General characteristics
- Class & type: Veinticinco de Mayo-class cruiser
- Displacement: 6,800t normal; 9,000t full load
- Length: 560.3 ft (170.8 m)
- Beam: 58.5 ft (17.8 m)
- Draught: 15.3 ft (4.7 m)
- Installed power: 85,000 hp (63,000 kW)
- Propulsion: Parsons turbine, 2 screws
- Speed: 32 knots (59 km/h)
- Range: 8,000 nmi (15,000 km) at 14 knots (26 km/h)
- Complement: 600
- Armament: 6 × 190 mm (7.5 inch)/52 caliber guns (3 × 2); 12 × 102 mm (4 inch)/45 caliber DP guns (6 × 2); 6 × Vickers-Terni 40/39 mm AA guns; 6 × 533 mm (21-inch) torpedo tubes;
- Armour: Deck: 1 in (25 mm); Sides: 2.8 in (71 mm); Conning tower: 2.3 in (58 mm); Turrets: 2 in (51 mm);
- Aircraft carried: 2 × Grumman J2F Duck
- Aviation facilities: Catapult launcher

= ARA Almirante Brown (C-1) =

1929 Almirante Brown-class heavy cruiser

Almirante Brown was a heavy cruiser in service with the Argentine Navy. The ship was named in honour of Admiral Guillermo Brown, the Father of the Argentine Navy.
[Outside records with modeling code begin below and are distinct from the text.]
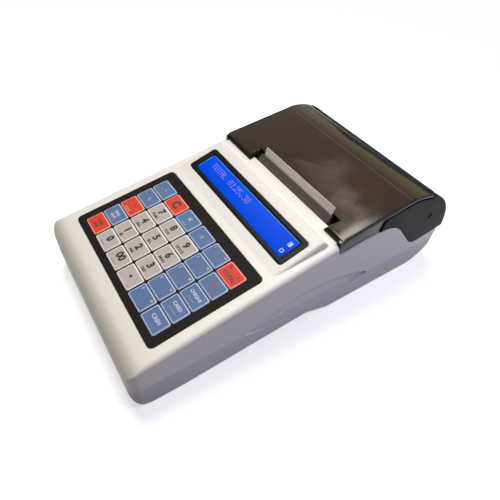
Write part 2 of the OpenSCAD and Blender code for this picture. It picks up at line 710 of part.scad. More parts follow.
// ---- boards and supply ----
module main_board() {
    color("darkgreen") {
        difference() {
            box(-40, 40, board_y0, board_y1, main_z, main_z + 1.6);
            both() for (y = [board_y0 + 6, board_y1 - 5]) translate([34, y, 0]) cylinder(h = 40, r = 1.3);
        }
        box(-10, 8, board_y0 + 20, board_y0 + 38, main_z + 1.6, main_z + 3.4);
        box(15, 27, board_y0 + 22, board_y0 + 30, main_z + 1.6, main_z + 3);
        box(-30, -16, board_y1 - 9, board_y1 - 3, main_z + 1.6, main_z + 7);
        for (x = [14, 24]) translate([x, board_y1 - 14, main_z + 1.6]) cylinder(h = 7, r = 3.2);
    }
}
module battery_pack() {
    color("royalblue") translate([0, pack_y, pack_z]) linear_extrude(pack_h) rrect(pack_w, pack_l, 3);
}
module battery_door() {
    color("lightgray") difference() {
        union() {
            box(-door_w / 2, door_w / 2, door_y0, door_y1, floor_z, floor_z + door_t);
            box(-door_w / 2 - tongue, door_w / 2 + tongue, door_y0, door_y1, floor_z + 0.5, floor_z + door_t);
        }
        for (i = [0:3]) box(-9, 9, door_y0 + 5 + 2.2 * i, door_y0 + 6 + 2.2 * i, 0, floor_z + 0.4);
    }
}
module feet() {
    color([0.2, 0.2, 0.2]) both() for (y = [y_front + 17.5, y_rear - 32]) translate([hw - 17, y, 0]) {
        cylinder(h = foot_h + 0.6, r = foot_r - 0.4);
        translate([0, 0, 0.4]) cylinder(h = foot_h + 0.2, r = foot_r);
    }
}
module case_screws() {
    color("silver") for (y = screw_ys) both() translate([screw_x, y, 0]) difference() {
        union() {
            translate([0, 0, floor_z + 1.5]) cylinder(h = 2, r = 2.6);
            translate([0, 0, floor_z + 3.4]) cylinder(h = split_z + 3, r = screw_r);
        }
        translate([0, 0, floor_z + 1.4]) linear_extrude(1) {
            square([3, 0.7], center = true);
            square([0.7, 3], center = true);
        }
    }
}
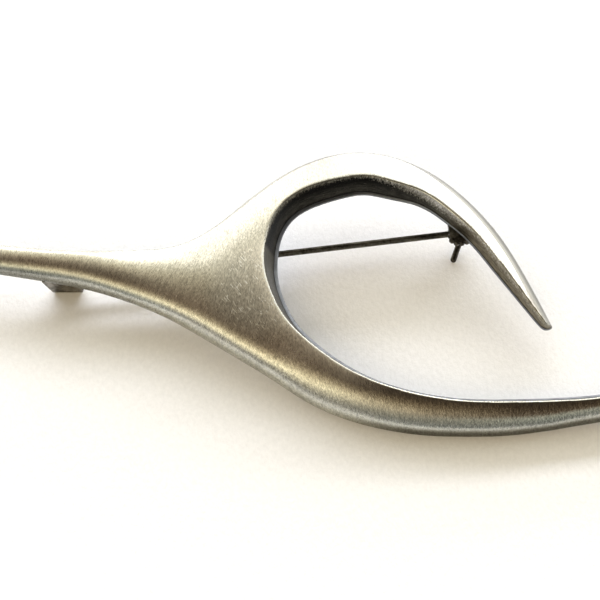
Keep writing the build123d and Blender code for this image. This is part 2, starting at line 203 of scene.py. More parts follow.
def bezier(points, count):
    """A Bezier curve of two to four points, without its last point."""
    t = np.linspace(0, 1, count, endpoint=False)[:, None]
    weights = {
        2: (1 - t, t),
        3: ((1 - t) ** 2, 2 * t * (1 - t), t ** 2),
        4: ((1 - t) ** 3, 3 * t * (1 - t) ** 2, 3 * t ** 2 * (1 - t), t ** 3),
    }[len(points)]
    return sum(w * np.array(p) for w, p in zip(weights, points))


def section_path(index):
    """One section's line from its near foot over the crests to its far foot, as (y, z)."""
    row = SECTIONS[index]
    before = SECTIONS[max(index - 1, 0)]
    after = SECTIONS[min(index + 1, len(SECTIONS) - 1)]
    span = (after[0] - before[0]) * FORM_LENGTH
    slanted = math.hypot(span, (after[4] - before[4]) * FORM_WIDTH)
    stretch = min(slanted / span, STRETCH_LIMIT)
    near, near_crest, far_crest, far = row[1:5] * FORM_WIDTH
    near_height, far_height = row[5:7] * FORM_HEIGHT
    near_rise = near_height * row[7]
    far_rise = far_height * row[8]
    far_shoulder = max(
        far - far_rise * row[9] * stretch, far + (far_crest - far) * SHOULDER_LIMIT
    )
    slope = (far_height - near_height) / (far_crest - near_crest)
    near_pull = (near_crest - near) * NEAR_PULL
    far_pull = (far_shoulder - far_crest) * FAR_PULL
    middle = (near_crest + far_crest) / 2
    return np.concatenate([
        bezier([
            (near, 0),
            (near + near_rise * NEAR_SLANT, near_rise),
            (near_crest - near_pull, near_height - (slope + CROWN) * near_pull),
            (near_crest, near_height),
        ], NEAR_POINTS),
        bezier([
            (near_crest, near_height),
            (middle, (near_height + far_height) / 2 + (far_crest - middle) * CROWN),
            (far_crest, far_height),
        ], CROWN_POINTS),
        bezier([
            (far_crest, far_height),
            (far_crest + far_pull, far_height + (slope - CROWN) * far_pull),
            (far_shoulder, far_rise),
        ], FAR_POINTS),
        bezier([(far_shoulder, far_rise), (far, 0)], FOOT_POINTS),
        [(far, 0)],
    ])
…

==Construction and Career==
Almirante Brown was built by Odero in Genoa (Italy), laid down 27 November 1927, launched on 11 August 1929, and completed 11 July 1931. Her total displacement was 6,800 tons. The ship was broadly similar to the Italian but was armed with three twin 7.5 in gun turrets as against four twin 8 in guns. Another important difference was the repositioning of the boilers, which gave the ship a single funnel. On trials the cruiser reached its contracted speed of 32 kn. As completed the ship had a short funnel but it was subsequently raised. During the Second World War the ship finally received the catapult which had been included in the original design. The catapult and crane were carried on the centreline between the funnel and mainmast, with two Grumman floatplanes. When built six single 100 mm anti-aircraft guns were mounted at forecastle deck level but these were later replaced by twin 40 mm Bofors guns.

ARA Corrientes collided with ARA Almirante Brown in the fog during naval exercises and sank on 3 October 1941, 54 nm northeast of Mar del Plata.

Almirante Brown was decommissioned on 27 June 1961 and sold for breaking up in Italy in 1962.